Written request -
Copy out all lines that carry the word "this".

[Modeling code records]
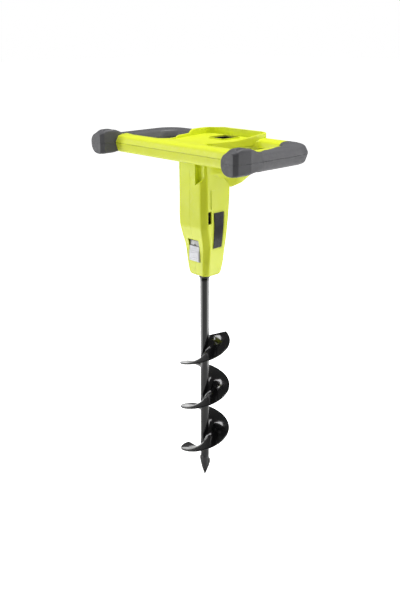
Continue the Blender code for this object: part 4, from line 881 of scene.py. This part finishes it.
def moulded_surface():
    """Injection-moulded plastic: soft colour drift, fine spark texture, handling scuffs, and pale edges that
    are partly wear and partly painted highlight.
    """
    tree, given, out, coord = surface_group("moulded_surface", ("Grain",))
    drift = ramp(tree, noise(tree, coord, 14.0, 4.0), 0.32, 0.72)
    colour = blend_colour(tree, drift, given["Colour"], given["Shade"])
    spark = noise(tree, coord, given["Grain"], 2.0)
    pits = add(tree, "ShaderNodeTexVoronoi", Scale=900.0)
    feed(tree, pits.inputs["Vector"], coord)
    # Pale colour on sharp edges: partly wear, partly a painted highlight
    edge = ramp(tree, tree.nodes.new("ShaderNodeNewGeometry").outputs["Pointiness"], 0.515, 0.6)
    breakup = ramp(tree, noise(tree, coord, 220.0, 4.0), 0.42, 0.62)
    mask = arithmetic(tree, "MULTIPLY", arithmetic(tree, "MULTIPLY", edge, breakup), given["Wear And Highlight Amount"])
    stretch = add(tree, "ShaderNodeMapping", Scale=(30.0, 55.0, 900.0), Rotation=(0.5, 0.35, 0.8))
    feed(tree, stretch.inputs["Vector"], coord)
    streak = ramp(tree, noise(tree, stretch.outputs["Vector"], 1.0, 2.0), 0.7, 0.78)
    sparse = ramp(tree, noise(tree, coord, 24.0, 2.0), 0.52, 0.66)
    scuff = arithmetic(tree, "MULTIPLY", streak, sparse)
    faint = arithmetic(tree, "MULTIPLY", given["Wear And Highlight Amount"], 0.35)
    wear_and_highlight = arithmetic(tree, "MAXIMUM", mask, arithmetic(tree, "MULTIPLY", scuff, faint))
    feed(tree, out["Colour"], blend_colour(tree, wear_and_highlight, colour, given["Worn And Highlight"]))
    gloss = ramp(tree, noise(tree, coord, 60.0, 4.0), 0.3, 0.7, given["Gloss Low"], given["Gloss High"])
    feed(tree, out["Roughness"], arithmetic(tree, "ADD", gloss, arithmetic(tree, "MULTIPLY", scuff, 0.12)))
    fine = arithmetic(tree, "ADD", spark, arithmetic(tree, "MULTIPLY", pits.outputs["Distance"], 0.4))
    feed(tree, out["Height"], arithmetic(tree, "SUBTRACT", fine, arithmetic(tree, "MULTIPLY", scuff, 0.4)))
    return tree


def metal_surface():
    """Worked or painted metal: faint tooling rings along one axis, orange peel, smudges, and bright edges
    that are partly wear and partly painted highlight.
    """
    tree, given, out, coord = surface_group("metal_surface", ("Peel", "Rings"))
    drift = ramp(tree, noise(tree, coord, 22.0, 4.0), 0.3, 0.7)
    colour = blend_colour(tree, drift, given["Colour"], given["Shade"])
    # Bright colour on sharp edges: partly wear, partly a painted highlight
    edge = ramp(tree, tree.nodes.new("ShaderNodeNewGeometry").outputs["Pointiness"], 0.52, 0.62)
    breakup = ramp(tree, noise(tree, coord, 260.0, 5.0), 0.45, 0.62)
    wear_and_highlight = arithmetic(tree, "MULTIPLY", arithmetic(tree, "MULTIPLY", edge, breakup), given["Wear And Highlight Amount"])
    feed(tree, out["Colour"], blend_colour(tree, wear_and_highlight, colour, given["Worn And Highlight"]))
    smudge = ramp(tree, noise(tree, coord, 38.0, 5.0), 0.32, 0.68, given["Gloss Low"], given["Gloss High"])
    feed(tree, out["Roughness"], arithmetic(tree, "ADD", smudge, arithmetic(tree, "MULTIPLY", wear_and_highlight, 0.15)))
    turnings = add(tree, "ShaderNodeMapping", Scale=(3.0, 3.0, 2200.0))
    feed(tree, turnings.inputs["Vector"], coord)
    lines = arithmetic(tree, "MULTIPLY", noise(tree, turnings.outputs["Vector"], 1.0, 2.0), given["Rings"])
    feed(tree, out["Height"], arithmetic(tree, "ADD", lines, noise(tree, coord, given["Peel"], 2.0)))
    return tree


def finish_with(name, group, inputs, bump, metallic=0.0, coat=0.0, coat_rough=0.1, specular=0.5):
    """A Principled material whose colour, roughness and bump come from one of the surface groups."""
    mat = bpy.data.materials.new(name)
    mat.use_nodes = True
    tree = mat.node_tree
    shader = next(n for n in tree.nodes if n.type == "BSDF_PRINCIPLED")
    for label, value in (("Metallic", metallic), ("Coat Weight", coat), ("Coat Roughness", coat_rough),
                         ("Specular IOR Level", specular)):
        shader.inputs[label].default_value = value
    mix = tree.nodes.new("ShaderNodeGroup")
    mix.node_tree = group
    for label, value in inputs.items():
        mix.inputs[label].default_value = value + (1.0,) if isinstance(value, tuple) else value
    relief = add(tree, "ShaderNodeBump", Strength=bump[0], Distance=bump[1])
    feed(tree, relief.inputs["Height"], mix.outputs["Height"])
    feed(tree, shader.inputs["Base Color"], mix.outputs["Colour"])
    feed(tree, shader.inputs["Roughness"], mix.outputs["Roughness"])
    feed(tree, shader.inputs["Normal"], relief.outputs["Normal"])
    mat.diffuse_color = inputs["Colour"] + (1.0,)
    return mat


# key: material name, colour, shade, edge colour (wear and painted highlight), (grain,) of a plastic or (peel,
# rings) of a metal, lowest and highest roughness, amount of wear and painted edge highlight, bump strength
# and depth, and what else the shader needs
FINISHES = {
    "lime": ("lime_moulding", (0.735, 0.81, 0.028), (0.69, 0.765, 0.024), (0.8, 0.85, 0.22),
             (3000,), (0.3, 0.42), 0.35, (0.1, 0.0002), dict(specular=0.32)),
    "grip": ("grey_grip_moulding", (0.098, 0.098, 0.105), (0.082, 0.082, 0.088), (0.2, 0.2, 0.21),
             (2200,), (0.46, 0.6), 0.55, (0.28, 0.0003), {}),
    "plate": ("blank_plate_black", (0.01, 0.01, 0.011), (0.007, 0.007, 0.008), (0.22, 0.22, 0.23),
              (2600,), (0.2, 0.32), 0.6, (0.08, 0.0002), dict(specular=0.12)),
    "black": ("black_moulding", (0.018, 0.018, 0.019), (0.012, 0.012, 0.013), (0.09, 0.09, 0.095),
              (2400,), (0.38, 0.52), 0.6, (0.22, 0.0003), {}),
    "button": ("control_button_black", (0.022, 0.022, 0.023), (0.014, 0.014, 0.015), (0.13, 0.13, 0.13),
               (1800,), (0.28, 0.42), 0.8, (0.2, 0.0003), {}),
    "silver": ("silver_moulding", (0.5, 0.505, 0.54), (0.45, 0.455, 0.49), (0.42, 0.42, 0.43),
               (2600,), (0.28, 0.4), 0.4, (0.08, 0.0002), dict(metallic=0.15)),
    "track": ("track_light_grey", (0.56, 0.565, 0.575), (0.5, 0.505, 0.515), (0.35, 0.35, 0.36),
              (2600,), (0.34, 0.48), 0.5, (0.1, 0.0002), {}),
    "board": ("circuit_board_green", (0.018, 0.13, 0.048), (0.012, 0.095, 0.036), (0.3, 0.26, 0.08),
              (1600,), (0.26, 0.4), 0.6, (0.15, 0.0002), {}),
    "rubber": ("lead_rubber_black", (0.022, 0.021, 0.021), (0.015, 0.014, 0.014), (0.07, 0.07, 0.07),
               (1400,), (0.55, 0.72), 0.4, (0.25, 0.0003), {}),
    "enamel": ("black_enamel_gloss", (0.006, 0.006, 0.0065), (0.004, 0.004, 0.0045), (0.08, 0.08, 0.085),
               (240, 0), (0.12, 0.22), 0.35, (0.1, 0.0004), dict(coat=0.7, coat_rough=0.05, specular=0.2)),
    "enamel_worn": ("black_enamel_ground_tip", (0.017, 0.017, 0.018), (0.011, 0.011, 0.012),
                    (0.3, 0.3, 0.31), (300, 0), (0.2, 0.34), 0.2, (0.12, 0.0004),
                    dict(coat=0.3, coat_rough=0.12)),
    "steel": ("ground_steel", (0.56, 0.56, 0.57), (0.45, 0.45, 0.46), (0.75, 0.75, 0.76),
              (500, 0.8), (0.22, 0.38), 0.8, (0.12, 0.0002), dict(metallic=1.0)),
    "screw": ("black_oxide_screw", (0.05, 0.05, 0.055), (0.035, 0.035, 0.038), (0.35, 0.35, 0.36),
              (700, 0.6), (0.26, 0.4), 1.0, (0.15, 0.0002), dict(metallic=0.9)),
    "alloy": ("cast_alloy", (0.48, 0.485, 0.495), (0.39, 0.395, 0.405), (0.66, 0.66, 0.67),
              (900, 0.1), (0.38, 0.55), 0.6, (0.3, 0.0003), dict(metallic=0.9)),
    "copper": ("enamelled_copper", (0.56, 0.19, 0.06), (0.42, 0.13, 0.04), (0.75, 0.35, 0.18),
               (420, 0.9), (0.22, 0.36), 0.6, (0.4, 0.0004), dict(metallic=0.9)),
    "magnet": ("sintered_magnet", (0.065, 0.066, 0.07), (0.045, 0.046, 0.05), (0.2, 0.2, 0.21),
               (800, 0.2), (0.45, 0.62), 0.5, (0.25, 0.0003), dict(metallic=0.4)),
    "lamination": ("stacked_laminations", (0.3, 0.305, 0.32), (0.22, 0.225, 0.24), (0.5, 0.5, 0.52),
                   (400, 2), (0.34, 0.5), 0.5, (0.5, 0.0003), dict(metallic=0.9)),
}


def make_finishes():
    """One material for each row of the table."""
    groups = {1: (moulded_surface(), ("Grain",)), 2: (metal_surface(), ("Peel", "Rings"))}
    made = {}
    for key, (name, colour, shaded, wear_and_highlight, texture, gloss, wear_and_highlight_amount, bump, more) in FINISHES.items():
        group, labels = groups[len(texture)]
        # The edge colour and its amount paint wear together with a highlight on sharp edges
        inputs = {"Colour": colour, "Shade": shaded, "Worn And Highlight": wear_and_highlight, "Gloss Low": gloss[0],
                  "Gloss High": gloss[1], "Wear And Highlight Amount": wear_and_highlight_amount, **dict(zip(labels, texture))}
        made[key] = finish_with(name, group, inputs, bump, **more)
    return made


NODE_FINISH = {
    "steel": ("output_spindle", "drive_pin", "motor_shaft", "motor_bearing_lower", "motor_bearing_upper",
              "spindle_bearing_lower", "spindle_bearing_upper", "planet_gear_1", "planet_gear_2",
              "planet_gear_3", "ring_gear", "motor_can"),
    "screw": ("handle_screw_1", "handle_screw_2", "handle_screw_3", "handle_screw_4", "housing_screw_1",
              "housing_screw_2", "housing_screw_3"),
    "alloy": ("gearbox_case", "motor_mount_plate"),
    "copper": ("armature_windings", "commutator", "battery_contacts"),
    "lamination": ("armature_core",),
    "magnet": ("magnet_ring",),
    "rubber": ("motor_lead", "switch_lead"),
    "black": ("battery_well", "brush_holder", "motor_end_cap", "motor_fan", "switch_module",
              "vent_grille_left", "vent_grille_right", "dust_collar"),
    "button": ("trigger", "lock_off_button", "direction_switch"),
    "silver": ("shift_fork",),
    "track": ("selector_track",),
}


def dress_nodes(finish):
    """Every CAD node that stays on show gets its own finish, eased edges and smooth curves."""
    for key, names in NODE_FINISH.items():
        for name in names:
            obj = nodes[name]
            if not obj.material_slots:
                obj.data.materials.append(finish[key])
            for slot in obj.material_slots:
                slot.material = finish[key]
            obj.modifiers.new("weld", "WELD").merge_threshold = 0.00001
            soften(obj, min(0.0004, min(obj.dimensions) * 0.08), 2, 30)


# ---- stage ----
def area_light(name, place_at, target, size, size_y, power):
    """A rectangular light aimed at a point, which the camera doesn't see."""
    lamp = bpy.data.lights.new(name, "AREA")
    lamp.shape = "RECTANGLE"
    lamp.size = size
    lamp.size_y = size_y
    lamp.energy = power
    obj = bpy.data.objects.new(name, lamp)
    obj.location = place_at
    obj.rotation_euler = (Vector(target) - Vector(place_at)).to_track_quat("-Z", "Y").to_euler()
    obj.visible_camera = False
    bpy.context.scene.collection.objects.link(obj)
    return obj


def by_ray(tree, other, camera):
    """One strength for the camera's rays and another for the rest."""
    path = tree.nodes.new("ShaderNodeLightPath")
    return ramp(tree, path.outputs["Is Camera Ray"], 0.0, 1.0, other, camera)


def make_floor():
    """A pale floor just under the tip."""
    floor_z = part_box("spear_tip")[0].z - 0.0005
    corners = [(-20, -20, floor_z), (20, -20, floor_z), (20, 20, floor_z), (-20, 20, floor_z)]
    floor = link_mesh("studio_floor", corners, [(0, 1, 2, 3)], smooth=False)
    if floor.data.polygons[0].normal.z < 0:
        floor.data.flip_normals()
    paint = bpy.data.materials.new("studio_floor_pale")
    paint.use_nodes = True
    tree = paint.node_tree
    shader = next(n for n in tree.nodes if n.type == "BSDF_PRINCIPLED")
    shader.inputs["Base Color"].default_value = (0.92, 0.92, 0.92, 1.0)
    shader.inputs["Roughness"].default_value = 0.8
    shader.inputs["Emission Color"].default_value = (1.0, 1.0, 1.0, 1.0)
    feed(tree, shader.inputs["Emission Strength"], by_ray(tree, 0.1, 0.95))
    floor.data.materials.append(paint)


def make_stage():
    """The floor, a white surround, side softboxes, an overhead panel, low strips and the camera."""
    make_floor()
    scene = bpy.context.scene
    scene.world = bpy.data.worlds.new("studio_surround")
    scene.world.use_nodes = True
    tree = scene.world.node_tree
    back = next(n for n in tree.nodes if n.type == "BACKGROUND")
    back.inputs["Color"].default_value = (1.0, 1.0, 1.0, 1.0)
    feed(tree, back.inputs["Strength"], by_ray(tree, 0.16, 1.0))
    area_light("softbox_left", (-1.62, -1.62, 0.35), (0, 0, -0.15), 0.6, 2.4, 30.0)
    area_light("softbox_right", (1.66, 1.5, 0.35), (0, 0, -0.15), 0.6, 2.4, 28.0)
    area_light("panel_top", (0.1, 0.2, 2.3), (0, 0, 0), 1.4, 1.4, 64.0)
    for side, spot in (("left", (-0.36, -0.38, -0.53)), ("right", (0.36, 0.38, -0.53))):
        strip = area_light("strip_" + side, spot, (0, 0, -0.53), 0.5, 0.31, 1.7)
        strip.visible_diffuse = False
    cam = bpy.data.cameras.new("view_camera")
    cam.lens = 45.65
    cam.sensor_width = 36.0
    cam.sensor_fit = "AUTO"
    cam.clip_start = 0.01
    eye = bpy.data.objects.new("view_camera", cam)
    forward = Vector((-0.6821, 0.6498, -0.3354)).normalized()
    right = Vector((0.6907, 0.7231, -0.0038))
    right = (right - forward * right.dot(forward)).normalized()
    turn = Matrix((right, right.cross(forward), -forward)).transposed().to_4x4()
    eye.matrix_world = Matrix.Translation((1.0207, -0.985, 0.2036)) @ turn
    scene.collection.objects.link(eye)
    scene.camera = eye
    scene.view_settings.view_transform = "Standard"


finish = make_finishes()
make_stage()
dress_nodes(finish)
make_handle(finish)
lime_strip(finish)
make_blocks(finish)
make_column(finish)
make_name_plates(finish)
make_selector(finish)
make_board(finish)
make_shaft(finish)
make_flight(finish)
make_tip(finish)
==
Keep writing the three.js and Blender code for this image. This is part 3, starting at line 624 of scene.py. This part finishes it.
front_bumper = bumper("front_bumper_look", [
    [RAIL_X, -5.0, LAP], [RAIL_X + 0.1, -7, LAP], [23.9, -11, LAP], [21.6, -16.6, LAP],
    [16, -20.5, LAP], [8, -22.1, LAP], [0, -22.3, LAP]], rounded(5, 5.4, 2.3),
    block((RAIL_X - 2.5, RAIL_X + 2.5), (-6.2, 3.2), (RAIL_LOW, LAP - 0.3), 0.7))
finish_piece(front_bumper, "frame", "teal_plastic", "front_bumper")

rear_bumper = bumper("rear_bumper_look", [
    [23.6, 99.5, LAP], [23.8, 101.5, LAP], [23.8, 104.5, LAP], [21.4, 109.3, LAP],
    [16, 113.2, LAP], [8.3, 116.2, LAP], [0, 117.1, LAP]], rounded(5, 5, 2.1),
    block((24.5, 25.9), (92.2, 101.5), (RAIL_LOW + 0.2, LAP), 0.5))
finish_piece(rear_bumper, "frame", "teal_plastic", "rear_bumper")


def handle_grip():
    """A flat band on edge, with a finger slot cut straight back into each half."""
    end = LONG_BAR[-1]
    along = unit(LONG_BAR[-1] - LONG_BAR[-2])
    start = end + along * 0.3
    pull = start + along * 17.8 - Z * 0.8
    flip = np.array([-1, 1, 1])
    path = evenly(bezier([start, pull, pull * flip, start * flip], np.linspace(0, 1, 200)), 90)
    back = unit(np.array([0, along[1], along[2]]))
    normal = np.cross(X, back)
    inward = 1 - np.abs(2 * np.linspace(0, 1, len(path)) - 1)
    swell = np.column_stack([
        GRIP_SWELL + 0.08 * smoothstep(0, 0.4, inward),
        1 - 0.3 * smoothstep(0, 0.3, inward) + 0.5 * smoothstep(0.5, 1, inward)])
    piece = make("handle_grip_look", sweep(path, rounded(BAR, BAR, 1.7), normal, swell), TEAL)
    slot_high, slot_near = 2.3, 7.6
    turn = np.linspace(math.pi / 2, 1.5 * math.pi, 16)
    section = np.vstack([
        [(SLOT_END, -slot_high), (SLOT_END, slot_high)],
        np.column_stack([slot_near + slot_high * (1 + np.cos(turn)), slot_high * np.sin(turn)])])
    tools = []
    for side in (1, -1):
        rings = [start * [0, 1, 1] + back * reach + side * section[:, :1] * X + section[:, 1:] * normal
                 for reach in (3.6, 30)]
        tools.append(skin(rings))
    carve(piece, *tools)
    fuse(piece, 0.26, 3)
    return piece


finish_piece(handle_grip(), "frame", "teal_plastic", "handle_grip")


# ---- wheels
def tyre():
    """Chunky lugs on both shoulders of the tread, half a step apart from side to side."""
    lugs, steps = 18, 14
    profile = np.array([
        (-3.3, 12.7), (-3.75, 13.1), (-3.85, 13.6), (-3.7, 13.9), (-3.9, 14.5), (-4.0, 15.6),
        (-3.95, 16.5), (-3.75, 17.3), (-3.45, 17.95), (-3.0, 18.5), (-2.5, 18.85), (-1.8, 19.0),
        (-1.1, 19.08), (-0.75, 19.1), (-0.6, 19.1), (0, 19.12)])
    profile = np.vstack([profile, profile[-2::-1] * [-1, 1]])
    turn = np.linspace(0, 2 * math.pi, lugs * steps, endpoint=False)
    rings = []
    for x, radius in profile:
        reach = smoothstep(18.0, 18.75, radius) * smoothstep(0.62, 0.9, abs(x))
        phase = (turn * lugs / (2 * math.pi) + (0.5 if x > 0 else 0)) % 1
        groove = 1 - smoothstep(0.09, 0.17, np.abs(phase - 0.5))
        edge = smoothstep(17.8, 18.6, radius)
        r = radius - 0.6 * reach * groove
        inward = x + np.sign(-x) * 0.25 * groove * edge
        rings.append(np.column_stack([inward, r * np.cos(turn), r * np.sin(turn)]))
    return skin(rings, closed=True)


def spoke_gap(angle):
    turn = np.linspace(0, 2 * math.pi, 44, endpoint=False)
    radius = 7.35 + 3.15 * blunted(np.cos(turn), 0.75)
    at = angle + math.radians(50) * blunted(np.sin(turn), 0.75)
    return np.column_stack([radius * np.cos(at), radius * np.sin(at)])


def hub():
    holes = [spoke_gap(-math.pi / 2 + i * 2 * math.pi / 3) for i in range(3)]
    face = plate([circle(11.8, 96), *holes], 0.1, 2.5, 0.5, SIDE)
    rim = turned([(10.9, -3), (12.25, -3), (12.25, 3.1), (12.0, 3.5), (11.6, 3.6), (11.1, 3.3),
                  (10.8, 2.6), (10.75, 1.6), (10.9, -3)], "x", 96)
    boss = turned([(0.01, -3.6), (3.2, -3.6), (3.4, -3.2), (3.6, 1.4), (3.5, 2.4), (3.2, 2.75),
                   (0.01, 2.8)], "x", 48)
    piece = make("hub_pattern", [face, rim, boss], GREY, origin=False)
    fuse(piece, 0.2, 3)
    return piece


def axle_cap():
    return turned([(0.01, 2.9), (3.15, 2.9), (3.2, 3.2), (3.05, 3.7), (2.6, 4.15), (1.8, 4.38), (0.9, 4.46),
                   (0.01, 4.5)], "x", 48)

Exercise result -
Continue the Blender code for this object: part 4, from line 881 of scene.py. This part finishes it.
Keep writing the three.js and Blender code for this image. This is part 3, starting at line 624 of scene.py. This part finishes it.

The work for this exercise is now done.